Los laberintos, en su recorrido de recovecos, pretenden ofrecer dos caras en un mismo trayecto: la expectativa y la impotencia. Muchas localidades, desde este domingo, viven en ese enredo dual, y una ciudad, la mía, se entrega a una dicotomía diseñada a partir de la luz que podría inundar un cuadro de Sorolla y el silencio respetuoso del duelo, que es áspero y oscuro.
Todo eso va a ocurrir en apenas siete días y un creyente de andar por casa, como yo, va a ser testigo de una tradición cultural, histórica y religiosa de valor incalculable. Claridad y sombras conviviendo y generando una atmósfera que impregna a todo aquel que espera, paciente, el paso de los penitentes. Las calles se engalanan ante su caminar pesaroso, consciente de una suerte que se antoja tan echada como la de Julio César. Ese caminar general, que hace poco avanzó colorido, cae en el abatimiento de lo que no se puede cambiar.
Y reina el silencio, el sentimiento que se sujeta y no se deja asomar. Como mucho, se permite tragar saliva. Como si royéramos rocas y escupiéramos los restos cuando nadie nos viera. Aquí no se canta, porque cuando María y Jesús se encuentran el martes, poco se puede decir que no expresase Juan de Juni hace ya quinientos años en la cara de su Virgen de las Angustias. Se mira, se calla y se respeta, se crea o se reniegue.
No se alquilan balcones (en general) porque el folclore no se estila. Es un escenario, el que se erige, limpio de aderezos. Fe, cultura y un juego de miradas entrecruzadas como en Ok Corral, sabiendo que el drama está cercano. Los graves de las tubas lo anunciaban. «Hoy hay fiesta –me decía Guillermo con su hábito impoluto–, pero en breve las lágrimas ganarán su sitio».

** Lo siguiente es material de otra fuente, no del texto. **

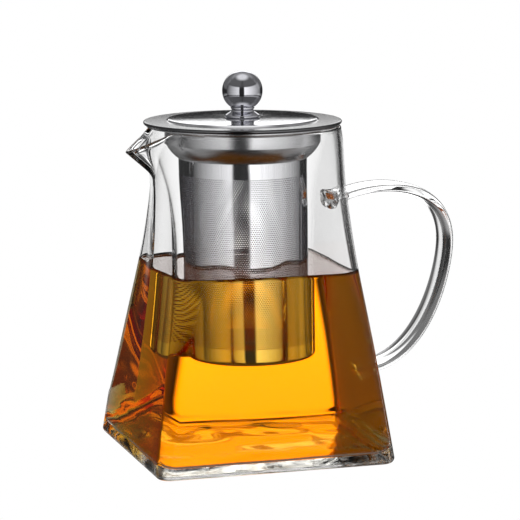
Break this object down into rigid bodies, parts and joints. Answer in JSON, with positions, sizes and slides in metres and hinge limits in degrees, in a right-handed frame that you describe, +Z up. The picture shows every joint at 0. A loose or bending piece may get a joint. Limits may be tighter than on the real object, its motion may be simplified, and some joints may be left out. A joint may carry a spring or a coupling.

Quizá nos iría mejor si dejásemos desatarse la sangre que nos recorre. Que hablase a los cuatro vientos del fuego y el frío que, juntos, habitan el alma de los que agachan la cabeza y la alzan ante las imágenes con una mezcla de rubor y confianza. Pero no. Cuando acaba la procesión, se paladea el arte y la memoria. El mito, la leyenda o los hechos, cada cual según su credo. Y se va uno a casa mirando los itinerarios del día siguiente. Sosos puede que seamos, pero hipócritas, no.
El laberinto, ese que te zarandea y te muestra la salida cuando menos lo esperas, ofrece una luz al final del sendero. Habrá que esperar al domingo y aún quedan bastantes esquinas que doblar. Pero ese fulgor, inigualable, asoma a lo lejos. Y muchos recorrerán, junto a los pasos, el camino que intenta alcanzarlo. Y la mayoría lo hará juntando sus manos y esperando que algo bueno aguarde más allá de este silencio.